The dismal results of the prior NAEP, administered in 2019, clarify why the unions’ are so antagonistic to standardized testing. As reported by the Wall Street Journal, “Of the 27 U.S. urban school districts that reported their results for 2019—from Boston and Chicago to Fort Worth, Texas, and Los Angeles—not a single one can say a majority of the black eighth graders in their care are proficient in either math or reading. It isn’t even close. In a number of these school districts, proficiency rates for black eighth graders are down in the single digits (see Detroit’s 4% for math and 5% for reading, or Milwaukee’s 5% for math and 7% for reading). Most are in the low teens.” All the above are big city, government-run, well-funded school districts with powerful teachers unions.
On the most recent National Assessment of Educational Progress (NAEP), or “nation’s report card,” test scores in both reading and math declined for 13-year-old students, the first drop registered in 50 years. The test showed that the decline was concentrated among the lowest performing students. Peggy Carr, commissioner of the National Center for Education Statistics, who has been working with these data for 28 years, was shocked to see the decline. “I had to ask the question again of my staff. Are you sure?’ I asked them to go back and check,” she said.
It’s important to note that this test was given in early 2020, right before the pandemic-related shutdowns in the spring.

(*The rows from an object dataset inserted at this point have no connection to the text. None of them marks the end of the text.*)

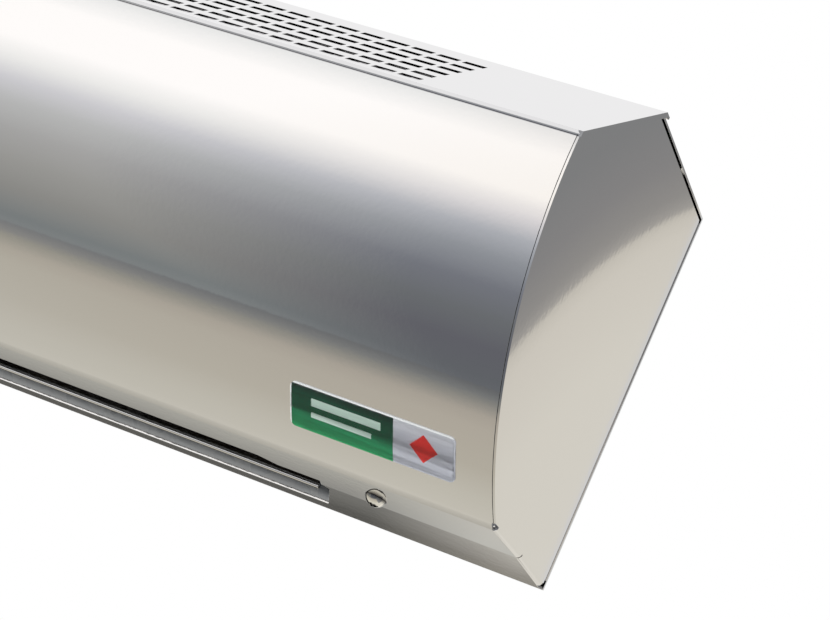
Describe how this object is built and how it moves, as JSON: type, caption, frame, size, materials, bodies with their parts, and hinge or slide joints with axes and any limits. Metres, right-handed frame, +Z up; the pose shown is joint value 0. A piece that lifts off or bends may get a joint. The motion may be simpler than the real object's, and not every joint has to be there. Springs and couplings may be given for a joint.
{
  "type": "air curtain",
  "caption": "Compact wall-mounted heated air curtain in stainless sheet: slotted sloping intake, curved front, cross-flow rotor and a tilting outlet guide vane",
  "frame": {"origin": "centre of the back plate's wall face", "axes": "+X along the unit towards its right end as seen from the front, +Y into the wall, +Z up"},
  "size_m": [0.8026, 0.1365, 0.1902],
  "materials": {
    "steel_polished": "bright brushed stainless sheet",
    "steel_inner": "dull galvanised sheet",
    "steel_screw": "bright zinc-plated screws",
    "shaft_steel": "ground steel",
    "rotor_metal": "dull aluminium blades",
    "hub_cast": "die-cast aluminium",
    "bronze": "sintered bronze",
    "rubber_black": "matt black rubber",
    "motor_paint": "dark grey motor enamel",
    "nylon_white": "white nylon",
    "ceramic": "glazed steatite",
    "heater_sheath": "dark heat-tinted tube",
    "phenolic": "brown phenolic",
    "board_green": "green solder resist",
    "relay_blue": "blue moulded case",
    "pvc_black": "black PVC",
    "wire_red": "silicone wire",
    "brass_plain": "plain brass",
    "badge_print": "printed film, green and silver",
    "badge_resin": "clear poured resin"
  },
  "bodies": {
    "casing": {"front_panel": "steel_polished", "back_plate": "steel_polished", "intake_grille": "steel_polished", "end_plate_left": "steel_polished", "end_plate_right": "steel_polished", "partition_left": "steel_inner", "partition_right": "steel_inner", "scroll_sheet": "steel_inner", "tongue_sheet": "steel_inner", "idle_bush": "bronze", "bush_rubber": "rubber_black", "bush_housing": "hub_cast", "motor": "motor_paint", "motor_ring": "rubber_black", "motor_bracket": "steel_inner", "capacitor": "nylon_white", "capacitor_clip": "steel_inner", "vane_bushes": "nylon_white", "heating_element": "heater_sheath", "heater_supports": "steel_inner", "ceramic_bushes": "ceramic", "thermal_cutout": "phenolic", "terminal_block": "nylon_white", "terminal_screws": "brass_plain", "control_board": "board_green", "relays": "relay_blue", "standoffs": "nylon_white", "wiring_loom": "pvc_black", "loom_clips": "nylon_white", "loom_grommets": "rubber_black", "short_wires": "wire_red", "cable_grommet": "rubber_black", "badge_film": "badge_print", "badge_dome": "badge_resin", "front_screws": "steel_screw", "partition_screws": "steel_screw", "bracket_screws": "steel_screw", "board_screws": "steel_screw", "end_plate_rivets": "steel_screw"},
    "fan": {"rotor": "rotor_metal", "drive_hub": "hub_cast", "idle_hub": "hub_cast", "motor_shaft": "shaft_steel", "idle_shaft": "shaft_steel"},
    "guide_vane": {"outlet_vane": "steel_polished", "vane_pins": "brass_plain"}
  },
  "joints": [
    {"name": "rotor_spin", "type": "hinge", "parent": "casing", "child": "fan", "pos_m": [0, -0.062, 0.02], "axis": [1, 0, 0], "continuous": true},
    {"name": "vane_tilt", "type": "hinge", "parent": "casing", "child": "guide_vane", "pos_m": [0, -0.02, -0.068], "axis": [1, 0, 0], "range_deg": [-15, 15]}
  ]
}
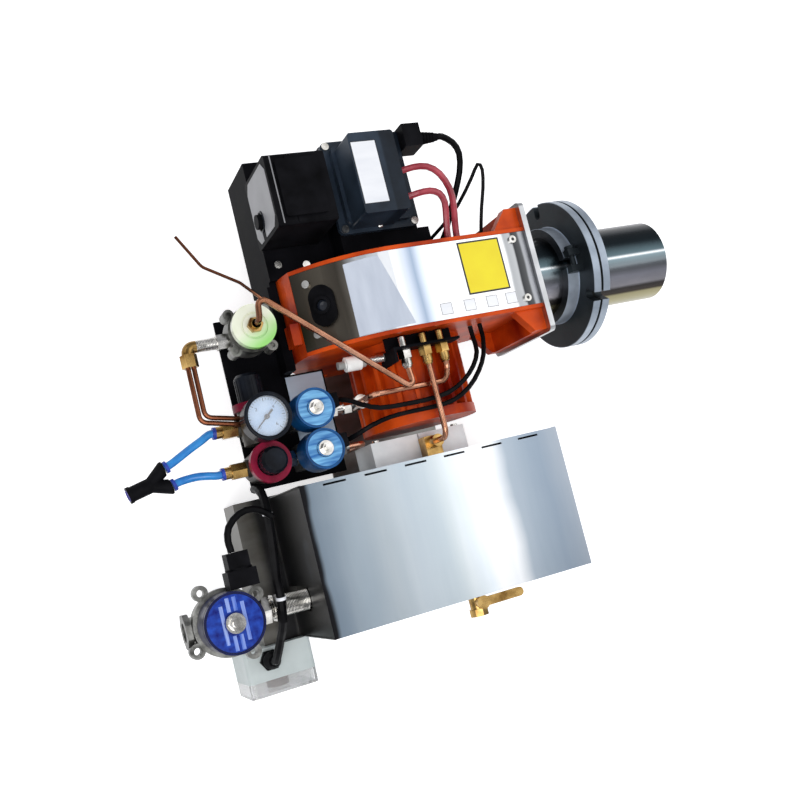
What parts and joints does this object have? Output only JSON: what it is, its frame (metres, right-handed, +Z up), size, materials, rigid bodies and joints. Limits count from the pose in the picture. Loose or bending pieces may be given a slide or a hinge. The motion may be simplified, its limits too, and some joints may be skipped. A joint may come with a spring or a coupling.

At that point, then Secretary of Education Betsy DeVos granted a blanket, one-year “accountability waiver.” But in February 2021, with the Biden Administration in place, new Education Secretary Miguel Cardona said he’d “require states to administer the federally mandated tests in the spring, with an asterisk: They had the option of giving shorter, remote, or delayed versions.”
Bad idea. Per researcher Dan Goldhaber, “Using different versions of tests makes the results less comparable across different years and school districts.”